The bringing together of entrepreneurs and capital under a legal entity aligns incentives, protects all stakeholders and ultimately allows businesses to scale their operations and generate billions of dollars.

What does this have to do with web3…?

So legal entities protect founding teams. Startups solve consumer problems and make the world a better place. What has that got to do with web3?

Consider this:

For every billion dollar success story, how many other projects failed? How can we improve the number of successful startups?

This isn’t just about web3. These questions apply to all startups.

It’s important to note that we need startups to succeed. Not just in a financial or philosophical sense; our society categorically needs startups to succeed in order to solve the myriad of problems we face. Innovative technology is the best way to consistently improve human lives and this innovation overwhelmingly comes from startups.

“Innovation is the child of freedom and the parent of prosperity. It is on balance a very good thing. We abandon it at our own peril” — Matt Ridley, How Innovation Works

So why do startups fail? And how can web3 technology help improve the success rate of startups?

If at first you don’t succeed..

The startup failure rate is around 60%. The three most common reasons for failure are:

  1. Ran out of cash / failed to raise new capital
  2. Unable to find sufficient market demand
  3. Co-founder breakups

Enter DeCorp’s

Blockchains, tokens and smart contracts (collectively referred to as ‘web3’) can improve the success rate of startups. By bringing the company formation process onchain, we can comply with the laws of the land AND benefit from the immutability, transparency and ownership benefits of web3.

This can be thought of as the emergence of decentralized companies or DeCorp’s.

The combination of tried and tested company structures and web3 stands to turbocharge startup formation and increase their success rate. How?

Running Out of Cash

Web3 can help startups operate with less cash. Start up costs of fully remote teams are low. Costs of forming a legal entity are also being driven ever lower thanks to teams like Kali DAO which allow founders to spin up Delaware series LLCs for the price of a transaction on a L2.
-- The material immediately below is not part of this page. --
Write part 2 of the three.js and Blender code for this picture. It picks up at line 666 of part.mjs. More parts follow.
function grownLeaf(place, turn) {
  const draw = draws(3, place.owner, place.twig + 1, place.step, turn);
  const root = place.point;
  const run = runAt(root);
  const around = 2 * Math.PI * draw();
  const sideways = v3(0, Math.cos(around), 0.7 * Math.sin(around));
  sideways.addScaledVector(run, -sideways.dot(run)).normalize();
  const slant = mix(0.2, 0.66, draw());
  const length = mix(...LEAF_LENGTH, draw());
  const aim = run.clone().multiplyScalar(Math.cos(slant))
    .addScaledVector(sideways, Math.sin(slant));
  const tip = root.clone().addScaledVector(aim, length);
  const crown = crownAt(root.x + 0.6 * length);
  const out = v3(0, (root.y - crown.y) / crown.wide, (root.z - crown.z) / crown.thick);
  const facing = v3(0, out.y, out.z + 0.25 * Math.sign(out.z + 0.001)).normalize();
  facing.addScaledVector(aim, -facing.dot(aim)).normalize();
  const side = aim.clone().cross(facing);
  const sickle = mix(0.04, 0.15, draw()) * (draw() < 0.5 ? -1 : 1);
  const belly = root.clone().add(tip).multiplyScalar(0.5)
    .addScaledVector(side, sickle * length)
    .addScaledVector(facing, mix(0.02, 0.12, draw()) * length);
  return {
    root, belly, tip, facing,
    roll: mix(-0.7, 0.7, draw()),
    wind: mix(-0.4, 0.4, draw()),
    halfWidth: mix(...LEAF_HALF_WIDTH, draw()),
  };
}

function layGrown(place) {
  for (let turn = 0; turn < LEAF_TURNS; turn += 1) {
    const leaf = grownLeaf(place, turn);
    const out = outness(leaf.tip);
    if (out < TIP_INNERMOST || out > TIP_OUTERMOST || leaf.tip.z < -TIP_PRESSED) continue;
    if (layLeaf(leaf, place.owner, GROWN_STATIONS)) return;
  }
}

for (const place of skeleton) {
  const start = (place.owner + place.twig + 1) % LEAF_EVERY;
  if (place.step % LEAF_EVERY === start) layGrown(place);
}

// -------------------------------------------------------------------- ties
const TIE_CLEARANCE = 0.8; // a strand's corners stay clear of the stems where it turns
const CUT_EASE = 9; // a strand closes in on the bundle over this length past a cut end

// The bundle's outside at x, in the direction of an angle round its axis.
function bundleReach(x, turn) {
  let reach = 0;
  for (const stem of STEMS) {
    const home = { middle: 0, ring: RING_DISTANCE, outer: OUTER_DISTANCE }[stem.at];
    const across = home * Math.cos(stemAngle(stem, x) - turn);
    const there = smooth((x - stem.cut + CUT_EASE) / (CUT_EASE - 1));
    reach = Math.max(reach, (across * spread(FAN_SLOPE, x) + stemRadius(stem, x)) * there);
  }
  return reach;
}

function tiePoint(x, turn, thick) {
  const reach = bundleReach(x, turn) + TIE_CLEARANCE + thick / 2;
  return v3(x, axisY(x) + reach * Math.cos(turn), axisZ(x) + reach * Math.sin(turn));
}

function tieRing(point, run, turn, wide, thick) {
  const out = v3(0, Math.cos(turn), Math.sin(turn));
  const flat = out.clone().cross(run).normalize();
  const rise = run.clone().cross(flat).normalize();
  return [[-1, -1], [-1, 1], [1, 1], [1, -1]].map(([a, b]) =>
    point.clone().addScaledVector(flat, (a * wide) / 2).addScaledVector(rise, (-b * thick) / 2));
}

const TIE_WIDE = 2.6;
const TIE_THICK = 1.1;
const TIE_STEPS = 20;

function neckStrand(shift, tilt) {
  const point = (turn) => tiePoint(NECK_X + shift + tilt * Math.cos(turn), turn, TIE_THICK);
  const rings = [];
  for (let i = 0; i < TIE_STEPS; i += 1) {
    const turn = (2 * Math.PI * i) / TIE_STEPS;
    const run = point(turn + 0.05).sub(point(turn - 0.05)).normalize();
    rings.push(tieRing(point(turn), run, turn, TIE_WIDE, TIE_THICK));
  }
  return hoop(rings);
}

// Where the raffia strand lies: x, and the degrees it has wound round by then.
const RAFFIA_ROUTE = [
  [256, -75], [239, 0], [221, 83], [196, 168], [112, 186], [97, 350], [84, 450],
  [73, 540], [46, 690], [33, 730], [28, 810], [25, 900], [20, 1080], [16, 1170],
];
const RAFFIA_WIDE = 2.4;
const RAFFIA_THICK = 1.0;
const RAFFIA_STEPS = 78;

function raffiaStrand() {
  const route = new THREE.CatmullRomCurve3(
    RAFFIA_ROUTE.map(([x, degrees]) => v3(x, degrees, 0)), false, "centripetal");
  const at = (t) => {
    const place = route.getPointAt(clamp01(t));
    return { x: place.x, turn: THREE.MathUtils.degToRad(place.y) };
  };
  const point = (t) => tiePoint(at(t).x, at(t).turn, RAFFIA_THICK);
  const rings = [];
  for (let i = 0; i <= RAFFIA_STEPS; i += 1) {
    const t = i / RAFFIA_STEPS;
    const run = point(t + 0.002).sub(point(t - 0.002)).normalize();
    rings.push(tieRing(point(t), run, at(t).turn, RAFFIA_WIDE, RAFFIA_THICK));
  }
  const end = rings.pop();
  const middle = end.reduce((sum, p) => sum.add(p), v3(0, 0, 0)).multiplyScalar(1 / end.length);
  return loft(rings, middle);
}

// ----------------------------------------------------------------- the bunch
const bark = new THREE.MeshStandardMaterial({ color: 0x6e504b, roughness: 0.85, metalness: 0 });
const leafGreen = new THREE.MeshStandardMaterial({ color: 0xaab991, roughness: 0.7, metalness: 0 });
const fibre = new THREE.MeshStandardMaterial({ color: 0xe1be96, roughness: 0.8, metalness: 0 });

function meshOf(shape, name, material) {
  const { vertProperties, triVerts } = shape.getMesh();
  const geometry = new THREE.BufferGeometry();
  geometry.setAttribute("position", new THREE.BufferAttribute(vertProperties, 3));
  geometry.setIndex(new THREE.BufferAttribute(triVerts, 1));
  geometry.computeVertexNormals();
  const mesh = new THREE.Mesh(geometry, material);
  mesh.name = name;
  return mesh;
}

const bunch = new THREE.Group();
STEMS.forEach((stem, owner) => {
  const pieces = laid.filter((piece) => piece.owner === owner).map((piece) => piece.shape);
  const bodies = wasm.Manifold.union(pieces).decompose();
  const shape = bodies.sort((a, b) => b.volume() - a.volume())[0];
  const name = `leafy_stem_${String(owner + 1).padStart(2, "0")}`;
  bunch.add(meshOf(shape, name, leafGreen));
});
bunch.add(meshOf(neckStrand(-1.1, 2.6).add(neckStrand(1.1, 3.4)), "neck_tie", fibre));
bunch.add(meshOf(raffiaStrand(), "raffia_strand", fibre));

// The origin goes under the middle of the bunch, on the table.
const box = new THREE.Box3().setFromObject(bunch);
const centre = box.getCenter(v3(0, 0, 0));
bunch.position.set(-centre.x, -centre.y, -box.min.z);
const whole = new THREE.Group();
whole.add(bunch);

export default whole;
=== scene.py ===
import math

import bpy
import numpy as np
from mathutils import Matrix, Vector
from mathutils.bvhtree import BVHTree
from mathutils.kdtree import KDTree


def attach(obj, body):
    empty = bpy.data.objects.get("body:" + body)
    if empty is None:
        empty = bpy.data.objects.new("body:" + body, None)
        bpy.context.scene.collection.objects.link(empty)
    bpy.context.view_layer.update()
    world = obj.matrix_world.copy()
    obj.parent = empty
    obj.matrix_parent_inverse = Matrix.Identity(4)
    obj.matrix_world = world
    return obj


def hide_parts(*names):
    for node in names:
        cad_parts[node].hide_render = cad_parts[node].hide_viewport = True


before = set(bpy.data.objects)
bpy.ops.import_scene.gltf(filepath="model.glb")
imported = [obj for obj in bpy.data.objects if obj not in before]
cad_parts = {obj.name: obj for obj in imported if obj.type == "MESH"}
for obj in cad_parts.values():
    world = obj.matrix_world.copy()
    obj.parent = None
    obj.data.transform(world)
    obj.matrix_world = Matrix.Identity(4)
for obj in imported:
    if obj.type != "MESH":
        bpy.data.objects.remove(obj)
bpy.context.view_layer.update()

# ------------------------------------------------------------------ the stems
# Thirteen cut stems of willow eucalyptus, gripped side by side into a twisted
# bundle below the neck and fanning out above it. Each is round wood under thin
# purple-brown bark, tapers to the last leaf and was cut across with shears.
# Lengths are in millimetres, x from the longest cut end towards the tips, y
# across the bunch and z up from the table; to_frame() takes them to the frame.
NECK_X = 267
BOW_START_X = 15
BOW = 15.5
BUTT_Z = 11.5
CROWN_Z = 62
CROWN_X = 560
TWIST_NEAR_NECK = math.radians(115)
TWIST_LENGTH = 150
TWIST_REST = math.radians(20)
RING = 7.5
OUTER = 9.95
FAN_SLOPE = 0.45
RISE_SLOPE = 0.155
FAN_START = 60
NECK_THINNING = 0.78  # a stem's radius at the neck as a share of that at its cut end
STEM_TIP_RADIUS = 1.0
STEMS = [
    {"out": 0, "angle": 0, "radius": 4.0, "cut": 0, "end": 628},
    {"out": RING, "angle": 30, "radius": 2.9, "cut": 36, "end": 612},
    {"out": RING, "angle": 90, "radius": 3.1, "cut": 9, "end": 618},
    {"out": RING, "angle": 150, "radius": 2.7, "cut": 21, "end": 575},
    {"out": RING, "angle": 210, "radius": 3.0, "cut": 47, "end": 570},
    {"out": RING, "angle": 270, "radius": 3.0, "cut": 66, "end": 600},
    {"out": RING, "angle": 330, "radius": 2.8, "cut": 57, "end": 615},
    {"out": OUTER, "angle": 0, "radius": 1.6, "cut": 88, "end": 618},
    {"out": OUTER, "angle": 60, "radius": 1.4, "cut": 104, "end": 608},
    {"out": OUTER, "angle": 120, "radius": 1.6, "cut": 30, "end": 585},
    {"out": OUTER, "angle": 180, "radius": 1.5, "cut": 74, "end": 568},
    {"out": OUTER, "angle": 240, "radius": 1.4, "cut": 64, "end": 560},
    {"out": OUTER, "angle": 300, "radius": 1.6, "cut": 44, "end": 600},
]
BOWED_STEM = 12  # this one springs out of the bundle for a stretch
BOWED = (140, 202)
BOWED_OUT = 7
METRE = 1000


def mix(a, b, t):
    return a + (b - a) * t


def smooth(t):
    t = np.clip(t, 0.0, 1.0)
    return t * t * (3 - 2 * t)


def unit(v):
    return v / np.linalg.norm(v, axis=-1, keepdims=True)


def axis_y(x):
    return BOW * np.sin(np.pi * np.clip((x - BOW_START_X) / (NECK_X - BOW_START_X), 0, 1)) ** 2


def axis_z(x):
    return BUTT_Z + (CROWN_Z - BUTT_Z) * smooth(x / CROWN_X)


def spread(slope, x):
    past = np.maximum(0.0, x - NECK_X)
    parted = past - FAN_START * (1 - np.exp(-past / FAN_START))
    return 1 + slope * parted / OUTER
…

Sporos DAO is pioneering the concept of on-chain sweat equity which can allow founding teams to delay (or bypass completely like Zoho, Atlassian, and Mailchimp) fundraising from VCs. This is possible because Sporos tokenizes work on-chain in the form of sweat equity tokens which carry governance rights. Contributors grow their stake of the enterprise through work and when the business is ready, those sweat equity tokens can convert to liquid tokens (or traditional equity) giving the contributors financial reward for their work.

You can think of the Sporos solution like a dynamic cap table. As the businesses that use Sporos are built, sweat equity is awarded, and the distribution of ownership constantly shifts to accurately reflect who is putting in the most work.

This kind of transparent ownership structure, where ownership is clearly linked to value-add has the potential to attract funding in its own right. If your legal entity, ownership structure and record of work is onchain, investors can appraise your business in a way that has never before been possible.

Early stage VCs are in the business of making bets. They make these bets based on data, whether that is quantitative data like sales or qualitative data like interviewing the founders. Web3 allows founders to push more of their business data into the quantitative category and store that data on an immutable database — a blockchain. This has the potential to increase the confidence of investors and push them to write those all important cheques.

Unable to Find Sufficient Market Demand

Open Sourcing the Startup Process

Open source projects underpin the internet. Linux, firefox, Python, Ethereum are all examples of open source projects on top of which billions of dollars of value have been created.

How does open source create such value?

First, open source allows developers to focus on unsolved problems. Using pre-existing code saves time and energy and means developers can avoid reinventing the wheel.

Second, open source generates new ideas. Allowing developers to study and work with code ignites the creative potential of millions of minds across the globe.

Third, open source saves money. Use of open source is often low cost or free which frees up capital for other value add pursuits.

Finally, open source allows entrepreneurs and developers to learn from both success and failure. This is true on an individual project basis and a macro basis. For an individual project open sourcing code allows other developers to hunt for bugs and improve the security of code. On a macro basis, entrepreneurs can study existing projects and incorporate what they learn into their own projects.

In short, open source allows for the free flow of information and in the digital age, information = power and $$$.

Open sourcing code has a long history of generating huge value. Thanks to web3, we can extend this principle to the entire startup operation.

Talent Matching

In the earliest stages of a startup’s life (when most fail) there is often no money with which to pay people to join your team.

At the same time there is a large and growing demand from workers to contribute to meaningful projects of which they own a piece.

Bringing would-be startup contributors together with founders is a talent matching problem which can be helped by tokenizing the work that goes into early stage startups. Imagine if the work you put into a startup was recorded on chain, and that the tokens you earnt represented equity in the business. This incentive alignment can significantly improve a startup’s chances of getting through the difficult bootstrapping phase, as all parties are motivated towards success.

Co-founder Breakups

Increasing trust

For a startup to succeed, co-founders and early contributors have to trust each other. People simply will not put their time and energy into something if they don’t trust that their teammates are working as hard as they are. Or that they won’t walk away when things get tough.

This need for trust is why it is very common for founders to be friends or ex co-workers before they found a startup together.

Sporos DAOs sweat equity solution can increase trust in teams. Every contributor knows the value others are bringing to the table. It is right there on chain. Further, each contributor has a material voice in the organization through governance tokens. Work harder = more sweat equity = more power in the organization.

Incentivising cooperation

The problem of incentivising long-term cooperation in a startup environment can be tackled through tokenized equity. We are only just scratching the surface of labor economics in web3. What is becoming clear is that just as tokens can be used to incentivise certain behavior in defi protocols, they can also be used to incentivise a broader range of behavior such as building businesses.

This is an exciting area of innovation that has potentially wide scale applications.

Conclusion

The web3 space is evolving. Significant technical foundations have been laid. We are now able to start thinking about broader applications for tokens, smart contracts and blockchains. Blockchains can enable new primitives around business formation, corporate governance, and value allocation similar to how DeFi created new primitives around finance

DeCorp’s are an attempt to upgrade the organizational methods deployed in the industrial era, and to make them fit for purpose in the digital era.